## THE TASK
Nothing should be output except the lines from the one containing "What build123d script" through the one containing "screw_diameter = 3.0", both ends included, each repeated exactly.

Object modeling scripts

-- Start --

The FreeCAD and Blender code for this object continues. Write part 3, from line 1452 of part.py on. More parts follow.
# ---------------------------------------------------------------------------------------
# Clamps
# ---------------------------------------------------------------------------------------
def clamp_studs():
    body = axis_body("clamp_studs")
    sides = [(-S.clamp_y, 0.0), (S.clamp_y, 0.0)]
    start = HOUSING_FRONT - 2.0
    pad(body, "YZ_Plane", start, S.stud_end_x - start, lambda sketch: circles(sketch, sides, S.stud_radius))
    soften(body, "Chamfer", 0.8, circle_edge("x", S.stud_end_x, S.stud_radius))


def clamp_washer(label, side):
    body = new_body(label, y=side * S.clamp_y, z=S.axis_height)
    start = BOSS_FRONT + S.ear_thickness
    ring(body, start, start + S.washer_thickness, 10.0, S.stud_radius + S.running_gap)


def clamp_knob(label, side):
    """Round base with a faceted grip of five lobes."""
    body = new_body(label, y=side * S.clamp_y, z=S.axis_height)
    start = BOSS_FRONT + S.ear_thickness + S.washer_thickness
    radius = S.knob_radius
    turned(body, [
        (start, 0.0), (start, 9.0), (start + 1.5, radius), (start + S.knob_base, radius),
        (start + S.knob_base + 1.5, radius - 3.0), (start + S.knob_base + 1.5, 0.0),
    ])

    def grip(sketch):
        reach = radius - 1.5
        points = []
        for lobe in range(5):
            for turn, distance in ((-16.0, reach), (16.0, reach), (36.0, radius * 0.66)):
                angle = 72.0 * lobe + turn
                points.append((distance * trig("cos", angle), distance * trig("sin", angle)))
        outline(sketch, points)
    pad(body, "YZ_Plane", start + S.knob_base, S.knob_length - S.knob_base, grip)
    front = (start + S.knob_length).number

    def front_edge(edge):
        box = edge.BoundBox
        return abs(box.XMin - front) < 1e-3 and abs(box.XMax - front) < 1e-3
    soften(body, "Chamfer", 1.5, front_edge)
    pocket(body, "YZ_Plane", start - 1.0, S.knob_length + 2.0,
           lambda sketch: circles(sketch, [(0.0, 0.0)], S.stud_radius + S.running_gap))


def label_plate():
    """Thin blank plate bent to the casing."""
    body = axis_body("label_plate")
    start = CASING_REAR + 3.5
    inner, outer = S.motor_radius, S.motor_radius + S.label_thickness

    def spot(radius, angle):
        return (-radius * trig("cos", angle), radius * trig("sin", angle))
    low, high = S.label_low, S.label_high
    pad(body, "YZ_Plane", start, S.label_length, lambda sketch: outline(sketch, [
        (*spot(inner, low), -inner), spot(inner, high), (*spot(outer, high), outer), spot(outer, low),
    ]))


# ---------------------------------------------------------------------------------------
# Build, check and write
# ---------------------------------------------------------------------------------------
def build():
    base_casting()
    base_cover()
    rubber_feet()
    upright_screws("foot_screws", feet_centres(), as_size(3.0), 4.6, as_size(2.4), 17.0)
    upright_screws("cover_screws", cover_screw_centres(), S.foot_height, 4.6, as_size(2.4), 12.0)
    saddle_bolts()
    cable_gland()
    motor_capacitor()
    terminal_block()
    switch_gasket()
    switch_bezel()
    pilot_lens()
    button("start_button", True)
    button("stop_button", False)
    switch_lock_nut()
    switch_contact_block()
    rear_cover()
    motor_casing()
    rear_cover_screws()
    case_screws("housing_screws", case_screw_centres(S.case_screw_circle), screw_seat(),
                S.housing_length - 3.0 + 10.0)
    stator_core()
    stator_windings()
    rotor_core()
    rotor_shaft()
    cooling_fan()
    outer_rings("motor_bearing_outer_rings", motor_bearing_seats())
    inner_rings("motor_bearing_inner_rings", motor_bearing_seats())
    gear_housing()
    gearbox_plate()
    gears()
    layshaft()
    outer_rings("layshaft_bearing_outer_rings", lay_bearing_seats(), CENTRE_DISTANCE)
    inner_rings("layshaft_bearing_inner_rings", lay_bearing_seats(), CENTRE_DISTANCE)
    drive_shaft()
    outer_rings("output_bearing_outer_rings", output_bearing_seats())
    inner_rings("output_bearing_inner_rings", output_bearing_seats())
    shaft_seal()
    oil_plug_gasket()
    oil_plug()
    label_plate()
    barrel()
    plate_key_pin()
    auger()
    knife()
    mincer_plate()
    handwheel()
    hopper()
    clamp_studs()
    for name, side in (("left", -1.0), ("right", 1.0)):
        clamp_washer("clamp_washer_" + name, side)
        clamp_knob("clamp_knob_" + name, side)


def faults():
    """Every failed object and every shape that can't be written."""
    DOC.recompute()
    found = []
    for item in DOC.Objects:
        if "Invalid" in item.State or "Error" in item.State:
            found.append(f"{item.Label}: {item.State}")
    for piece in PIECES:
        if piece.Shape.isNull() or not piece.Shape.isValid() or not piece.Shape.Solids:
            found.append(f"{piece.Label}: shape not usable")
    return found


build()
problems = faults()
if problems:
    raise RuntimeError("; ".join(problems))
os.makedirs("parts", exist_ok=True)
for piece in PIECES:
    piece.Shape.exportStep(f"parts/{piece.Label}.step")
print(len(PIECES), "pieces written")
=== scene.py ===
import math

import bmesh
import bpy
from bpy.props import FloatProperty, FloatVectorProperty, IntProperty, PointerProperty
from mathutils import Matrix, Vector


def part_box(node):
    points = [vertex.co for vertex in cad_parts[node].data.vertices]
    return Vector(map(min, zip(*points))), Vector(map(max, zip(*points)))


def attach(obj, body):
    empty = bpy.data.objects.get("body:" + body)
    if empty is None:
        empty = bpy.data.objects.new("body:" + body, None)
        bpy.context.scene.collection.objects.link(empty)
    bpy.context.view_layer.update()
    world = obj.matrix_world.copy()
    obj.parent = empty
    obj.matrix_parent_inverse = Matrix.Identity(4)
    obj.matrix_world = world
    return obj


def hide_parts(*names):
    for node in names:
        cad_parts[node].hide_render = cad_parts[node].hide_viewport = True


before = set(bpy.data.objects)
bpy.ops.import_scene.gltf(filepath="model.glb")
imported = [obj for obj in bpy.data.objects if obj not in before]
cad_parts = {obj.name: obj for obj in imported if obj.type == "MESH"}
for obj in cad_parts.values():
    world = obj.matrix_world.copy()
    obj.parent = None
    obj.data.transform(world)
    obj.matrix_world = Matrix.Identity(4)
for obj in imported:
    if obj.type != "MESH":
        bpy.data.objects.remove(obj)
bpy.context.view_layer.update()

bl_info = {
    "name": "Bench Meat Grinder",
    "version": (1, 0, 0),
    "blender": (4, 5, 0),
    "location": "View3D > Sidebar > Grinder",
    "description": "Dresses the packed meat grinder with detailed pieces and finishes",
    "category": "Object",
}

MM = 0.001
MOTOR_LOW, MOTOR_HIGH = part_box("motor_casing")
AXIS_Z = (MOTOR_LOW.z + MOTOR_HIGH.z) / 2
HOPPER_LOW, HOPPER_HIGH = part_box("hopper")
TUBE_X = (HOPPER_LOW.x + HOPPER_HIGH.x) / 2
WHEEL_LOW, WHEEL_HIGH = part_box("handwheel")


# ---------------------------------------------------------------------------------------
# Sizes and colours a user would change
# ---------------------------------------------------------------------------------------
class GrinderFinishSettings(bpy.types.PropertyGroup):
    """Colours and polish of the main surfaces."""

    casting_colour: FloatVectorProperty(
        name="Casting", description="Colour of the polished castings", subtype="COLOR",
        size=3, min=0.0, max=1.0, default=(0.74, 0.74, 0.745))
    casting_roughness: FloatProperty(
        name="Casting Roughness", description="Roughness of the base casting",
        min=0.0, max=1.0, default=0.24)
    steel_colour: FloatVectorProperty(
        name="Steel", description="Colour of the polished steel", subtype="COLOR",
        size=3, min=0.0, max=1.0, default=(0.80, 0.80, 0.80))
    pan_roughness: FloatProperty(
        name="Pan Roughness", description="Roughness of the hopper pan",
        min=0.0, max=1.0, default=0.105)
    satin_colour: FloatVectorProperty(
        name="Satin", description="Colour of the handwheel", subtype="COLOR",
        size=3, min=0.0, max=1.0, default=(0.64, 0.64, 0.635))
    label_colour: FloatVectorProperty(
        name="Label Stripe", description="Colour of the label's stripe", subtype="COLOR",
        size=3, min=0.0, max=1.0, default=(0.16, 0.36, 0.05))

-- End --
-- Start --

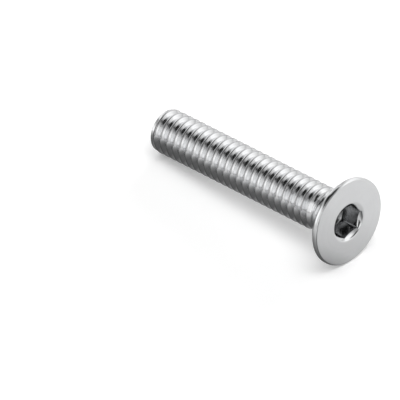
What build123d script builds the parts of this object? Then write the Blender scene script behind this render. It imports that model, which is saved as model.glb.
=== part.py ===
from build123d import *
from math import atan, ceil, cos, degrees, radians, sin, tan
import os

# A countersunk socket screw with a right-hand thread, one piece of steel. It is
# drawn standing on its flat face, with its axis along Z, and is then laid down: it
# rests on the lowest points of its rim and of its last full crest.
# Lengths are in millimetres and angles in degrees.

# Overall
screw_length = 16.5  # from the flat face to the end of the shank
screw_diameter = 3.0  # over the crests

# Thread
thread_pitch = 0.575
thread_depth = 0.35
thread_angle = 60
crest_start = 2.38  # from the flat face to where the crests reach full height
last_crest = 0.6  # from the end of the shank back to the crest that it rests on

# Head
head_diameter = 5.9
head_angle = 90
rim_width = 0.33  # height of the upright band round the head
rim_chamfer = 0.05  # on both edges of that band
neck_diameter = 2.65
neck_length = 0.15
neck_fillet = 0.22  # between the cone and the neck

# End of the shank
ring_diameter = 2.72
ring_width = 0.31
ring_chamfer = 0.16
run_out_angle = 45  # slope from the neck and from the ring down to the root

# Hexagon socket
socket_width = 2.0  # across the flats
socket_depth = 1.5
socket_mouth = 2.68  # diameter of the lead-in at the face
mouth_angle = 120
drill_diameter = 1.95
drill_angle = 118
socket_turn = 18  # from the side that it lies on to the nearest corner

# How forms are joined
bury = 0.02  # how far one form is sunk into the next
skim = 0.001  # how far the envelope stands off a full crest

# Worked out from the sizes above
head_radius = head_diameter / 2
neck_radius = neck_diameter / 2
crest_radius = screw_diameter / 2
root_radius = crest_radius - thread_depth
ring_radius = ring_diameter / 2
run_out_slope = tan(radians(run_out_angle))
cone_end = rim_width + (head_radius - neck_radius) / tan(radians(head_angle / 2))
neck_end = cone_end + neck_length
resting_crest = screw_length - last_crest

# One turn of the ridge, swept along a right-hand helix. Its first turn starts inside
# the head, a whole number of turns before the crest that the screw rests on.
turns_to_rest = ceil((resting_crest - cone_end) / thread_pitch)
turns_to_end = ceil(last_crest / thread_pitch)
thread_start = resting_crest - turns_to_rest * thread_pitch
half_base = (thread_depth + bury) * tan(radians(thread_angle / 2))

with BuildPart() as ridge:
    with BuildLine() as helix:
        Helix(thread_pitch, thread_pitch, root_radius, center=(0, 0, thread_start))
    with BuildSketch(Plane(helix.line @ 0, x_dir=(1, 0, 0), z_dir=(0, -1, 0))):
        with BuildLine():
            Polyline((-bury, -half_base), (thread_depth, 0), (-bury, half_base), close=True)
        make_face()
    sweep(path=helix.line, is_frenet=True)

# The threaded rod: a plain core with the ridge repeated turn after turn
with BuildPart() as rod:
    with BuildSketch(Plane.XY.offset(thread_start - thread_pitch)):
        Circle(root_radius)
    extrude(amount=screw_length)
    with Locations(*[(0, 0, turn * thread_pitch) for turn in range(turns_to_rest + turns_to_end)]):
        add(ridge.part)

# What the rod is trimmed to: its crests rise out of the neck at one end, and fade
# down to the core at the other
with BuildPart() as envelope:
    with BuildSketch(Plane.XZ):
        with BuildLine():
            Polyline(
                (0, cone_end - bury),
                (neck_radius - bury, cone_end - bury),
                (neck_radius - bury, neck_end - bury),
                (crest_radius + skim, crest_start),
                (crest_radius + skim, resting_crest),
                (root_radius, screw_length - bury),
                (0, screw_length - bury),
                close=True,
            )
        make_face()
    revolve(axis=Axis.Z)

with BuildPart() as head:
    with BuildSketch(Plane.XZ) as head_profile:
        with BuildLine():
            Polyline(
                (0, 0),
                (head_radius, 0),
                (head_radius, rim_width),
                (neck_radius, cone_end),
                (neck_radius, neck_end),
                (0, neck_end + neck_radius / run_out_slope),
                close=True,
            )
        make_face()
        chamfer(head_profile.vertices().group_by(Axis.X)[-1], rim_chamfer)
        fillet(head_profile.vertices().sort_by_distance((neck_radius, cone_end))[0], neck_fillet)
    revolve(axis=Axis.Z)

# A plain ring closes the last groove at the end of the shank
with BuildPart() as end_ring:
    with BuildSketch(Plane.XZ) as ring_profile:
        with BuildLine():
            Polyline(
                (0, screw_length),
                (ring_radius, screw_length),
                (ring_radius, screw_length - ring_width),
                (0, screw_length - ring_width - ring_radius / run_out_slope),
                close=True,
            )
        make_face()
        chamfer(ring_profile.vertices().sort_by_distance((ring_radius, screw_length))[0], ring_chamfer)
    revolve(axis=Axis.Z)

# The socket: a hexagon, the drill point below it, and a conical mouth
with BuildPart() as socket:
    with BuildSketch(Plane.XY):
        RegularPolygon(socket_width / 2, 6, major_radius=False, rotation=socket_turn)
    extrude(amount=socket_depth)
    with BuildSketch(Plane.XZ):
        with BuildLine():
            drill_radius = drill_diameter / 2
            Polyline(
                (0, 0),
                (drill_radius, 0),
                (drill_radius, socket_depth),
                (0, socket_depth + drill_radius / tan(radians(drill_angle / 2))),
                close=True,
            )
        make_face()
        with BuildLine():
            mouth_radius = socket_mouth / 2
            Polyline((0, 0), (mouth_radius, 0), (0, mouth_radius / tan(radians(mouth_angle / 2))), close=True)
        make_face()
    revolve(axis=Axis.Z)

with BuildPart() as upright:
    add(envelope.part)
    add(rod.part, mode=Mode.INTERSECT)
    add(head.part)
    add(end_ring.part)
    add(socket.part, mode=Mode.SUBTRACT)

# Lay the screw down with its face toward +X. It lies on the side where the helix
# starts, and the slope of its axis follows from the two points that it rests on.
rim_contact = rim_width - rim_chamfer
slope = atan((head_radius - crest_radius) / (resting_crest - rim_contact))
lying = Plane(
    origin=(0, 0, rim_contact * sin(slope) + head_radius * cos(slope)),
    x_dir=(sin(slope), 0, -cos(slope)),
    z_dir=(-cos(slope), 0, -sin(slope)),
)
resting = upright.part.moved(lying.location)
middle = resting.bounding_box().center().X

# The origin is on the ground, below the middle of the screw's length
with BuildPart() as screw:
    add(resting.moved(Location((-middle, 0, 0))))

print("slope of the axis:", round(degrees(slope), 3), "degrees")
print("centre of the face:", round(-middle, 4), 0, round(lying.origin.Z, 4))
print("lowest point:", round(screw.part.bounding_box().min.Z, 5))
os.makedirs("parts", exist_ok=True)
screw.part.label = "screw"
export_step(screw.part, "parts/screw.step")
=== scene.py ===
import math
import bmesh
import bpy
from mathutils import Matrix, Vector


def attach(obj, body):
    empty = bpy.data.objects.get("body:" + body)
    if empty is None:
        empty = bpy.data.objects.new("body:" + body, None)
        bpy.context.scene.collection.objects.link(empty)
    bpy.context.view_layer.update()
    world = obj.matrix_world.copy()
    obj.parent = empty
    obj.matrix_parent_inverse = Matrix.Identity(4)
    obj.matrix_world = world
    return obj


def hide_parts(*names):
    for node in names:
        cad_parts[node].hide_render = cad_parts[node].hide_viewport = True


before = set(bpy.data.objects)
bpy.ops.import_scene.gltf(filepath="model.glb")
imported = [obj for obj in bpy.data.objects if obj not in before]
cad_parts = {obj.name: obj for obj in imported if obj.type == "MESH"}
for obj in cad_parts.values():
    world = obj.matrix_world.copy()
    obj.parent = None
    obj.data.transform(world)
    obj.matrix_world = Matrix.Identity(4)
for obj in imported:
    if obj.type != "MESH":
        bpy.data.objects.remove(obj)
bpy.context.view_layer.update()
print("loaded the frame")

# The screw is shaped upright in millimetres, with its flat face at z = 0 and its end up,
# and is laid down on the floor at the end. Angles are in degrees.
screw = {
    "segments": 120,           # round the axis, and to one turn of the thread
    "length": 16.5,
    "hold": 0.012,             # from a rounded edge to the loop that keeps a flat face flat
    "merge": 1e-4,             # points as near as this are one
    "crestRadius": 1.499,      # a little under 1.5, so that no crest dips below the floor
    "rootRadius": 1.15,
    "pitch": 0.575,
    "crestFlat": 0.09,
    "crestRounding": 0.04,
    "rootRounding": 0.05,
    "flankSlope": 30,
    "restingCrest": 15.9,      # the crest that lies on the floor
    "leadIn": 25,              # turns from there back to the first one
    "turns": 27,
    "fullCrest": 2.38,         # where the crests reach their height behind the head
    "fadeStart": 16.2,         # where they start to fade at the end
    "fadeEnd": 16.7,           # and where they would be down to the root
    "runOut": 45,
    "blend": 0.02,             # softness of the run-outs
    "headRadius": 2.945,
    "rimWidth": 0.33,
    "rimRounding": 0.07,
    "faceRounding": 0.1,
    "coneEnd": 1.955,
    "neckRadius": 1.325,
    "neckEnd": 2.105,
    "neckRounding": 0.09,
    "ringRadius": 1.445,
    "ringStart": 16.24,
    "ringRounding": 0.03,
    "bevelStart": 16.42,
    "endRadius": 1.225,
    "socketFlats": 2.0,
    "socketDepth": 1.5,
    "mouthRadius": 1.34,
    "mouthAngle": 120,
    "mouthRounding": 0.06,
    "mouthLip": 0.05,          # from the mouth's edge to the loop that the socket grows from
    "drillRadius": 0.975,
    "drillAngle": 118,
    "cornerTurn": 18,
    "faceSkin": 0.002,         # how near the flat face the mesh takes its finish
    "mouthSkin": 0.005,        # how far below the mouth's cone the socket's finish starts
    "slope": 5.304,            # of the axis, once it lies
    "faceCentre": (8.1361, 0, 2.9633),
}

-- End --

## CORRECT ANSWER
What build123d script builds the parts of this object? Then write the Blender scene script behind this render. It imports that model, which is saved as model.glb.
=== part.py ===
from build123d import *
from math import atan, ceil, cos, degrees, radians, sin, tan
import os

# A countersunk socket screw with a right-hand thread, one piece of steel. It is
# drawn standing on its flat face, with its axis along Z, and is then laid down: it
# rests on the lowest points of its rim and of its last full crest.
# Lengths are in millimetres and angles in degrees.

# Overall
screw_length = 16.5  # from the flat face to the end of the shank
screw_diameter = 3.0  # over the crests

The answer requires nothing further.